Review: KSO Indulges in a Lusty Carmina Burana
No. 3: Review: CBT/KSO’s Candide – The Best of Dazzling Possibilities
“…In the season opener for both organizations, the Clarence Brown Theatre and the Knoxville Symphony Orchestra have thrown their hat into the Candide ring with a joint production that feels like the best of all possible solutions to the work’s narrative challenges. Their concept has the 37-member orchestra and conductor onstage with the singer/actors in staging that seems to tumble out into the audience, thereby creating a fascinating blend of theatre-music and music-theatre that is sonically superb and visually satisfying—a production that deliciously shatters the theatrical “fourth wall.”
Review: CBT/KSO’s Candide – The Best of Dazzling Possibilities
No. 2: Review: Spectacle Abounds in Knoxville Opera’s Turandot
“…Last produced by the company in October 2003, the work virtually cries out for lavish spectacle, given its exotic setting of the Imperial Palace of ancient China and its requirement for a full chorus and a massive assortment of brightly costumed extras in the form of mandarins, palace guards, handmaids, soldiers, and all manner of imperial subjects. This weekend’s KO production of Turandot brought all that to an audience obviously hungry for great voices and great music amidst a superb onslaught of color, pageantry, and sparkle.”

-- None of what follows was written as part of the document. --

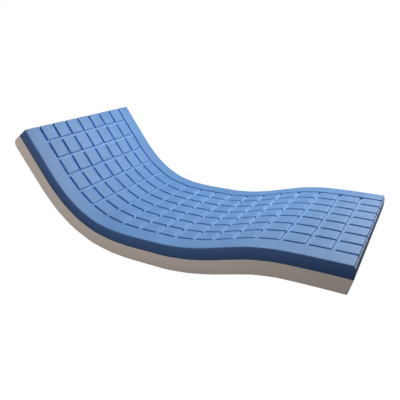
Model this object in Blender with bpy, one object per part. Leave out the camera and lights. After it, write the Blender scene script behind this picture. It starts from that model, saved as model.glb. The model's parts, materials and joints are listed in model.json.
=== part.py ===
"""Pressure relief mattress core: a castellated top foam sheet bonded to a plain base foam sheet.

The mattress lies along X with its foot end towards +X, its width along Y and +Z up. The origin is on
the underside, in the middle of the seat. The two foam sheets are modelled in sections that hinge at
the crosswise grooves. The sections are shaped lying flat and then raised at the back and the knees.
"""

import math

import bmesh
import bpy
from mathutils import Matrix, Vector

NAME = "pressure_relief_mattress"

# The sheets, lying flat, in metres.
WIDTH = 0.880
TOP_THICKNESS = 0.064
BASE_THICKNESS = 0.073
THICKNESS = TOP_THICKNESS + BASE_THICKNESS
ROWS = 18
SEAT_GROOVE = 9
ROW_PITCH = 0.1093
HEAD_ROW_LENGTH = 0.0945
FOOT_ROW_LENGTH = 0.103

# The castellation: grooves between the blocks, and a plain border along each side.
BLOCK_COLUMNS = 7
COLUMN_PITCH = 0.0977
GROOVE_WIDTH = 0.014
LENGTHWISE_DEPTH = 0.0125
CROSSWISE_DEPTH = 0.0110
FOOT_LEDGE = 0.005
HEAD_CORNER_RADIUS = 0.035
HEAD_CORNER_STEPS = 8
FOOT_UNDERCUT = 0.018

# Room between sections, and between the sheets, where the bond is.
GAP = 0.0003

# The bend at each crosswise groove in degrees, in the raised position. The back and thigh grooves
# close upwards about an axis at the groove floor. The knee grooves open upwards about the bond.
BACK_BENDS = {3: 6.7, 4: 9.9, 5: 12.4, 6: 13.1, 7: 8.3, 8: 4.2}
THIGH_BENDS = {10: 5.9, 11: 6.3, 12: 4.1}
KNEE_BENDS = {13: 1.1, 14: 6.7, 15: 6.3, 16: 1.7, 17: 0.8}
GROOVE_AXIS_Z = THICKNESS - CROSSWISE_DEPTH
KNEE_AXIS_Z = BASE_THICKNESS

# The furthest bend as a multiple of the one above, and the spare angle that each relief adds.
BACK_LIMIT = 1.30
LEG_LIMIT = 1.75
SPARE_ANGLE = math.radians(0.6)

# Each section's name, its first row and its last row, from the head end to the foot end.
SECTIONS = (
    ("back_rows_01_to_03", 1, 3),
    ("back_row_04", 4, 4),
    ("back_row_05", 5, 5),
    ("back_row_06", 6, 6),
    ("back_row_07", 7, 7),
    ("back_row_08", 8, 8),
    ("seat_rows_09_to_10", 9, 10),
    ("thigh_row_11", 11, 11),
    ("thigh_row_12", 12, 12),
    ("thigh_row_13", 13, 13),
    ("knee_row_14", 14, 14),
    ("knee_row_15", 15, 15),
    ("calf_row_16", 16, 16),
    ("calf_row_17", 17, 17),
    ("foot_row_18", 18, 18),
)
SEAT = 6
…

Review: Spectacle Abounds in Knoxville Opera’s Turandot
No. 1: Big Ears 2018 – Q&A With Diamanda Galás
(By Eric Dawson)
“A Diamanda Galás performance is unlike any other performance you’ll ever see — even unlike other Diamanda Galás performances. Since the 1970s the singer has been stunning—and occasionally shocking—audiences with her uncanny vocalizations and theatrical stage presence.”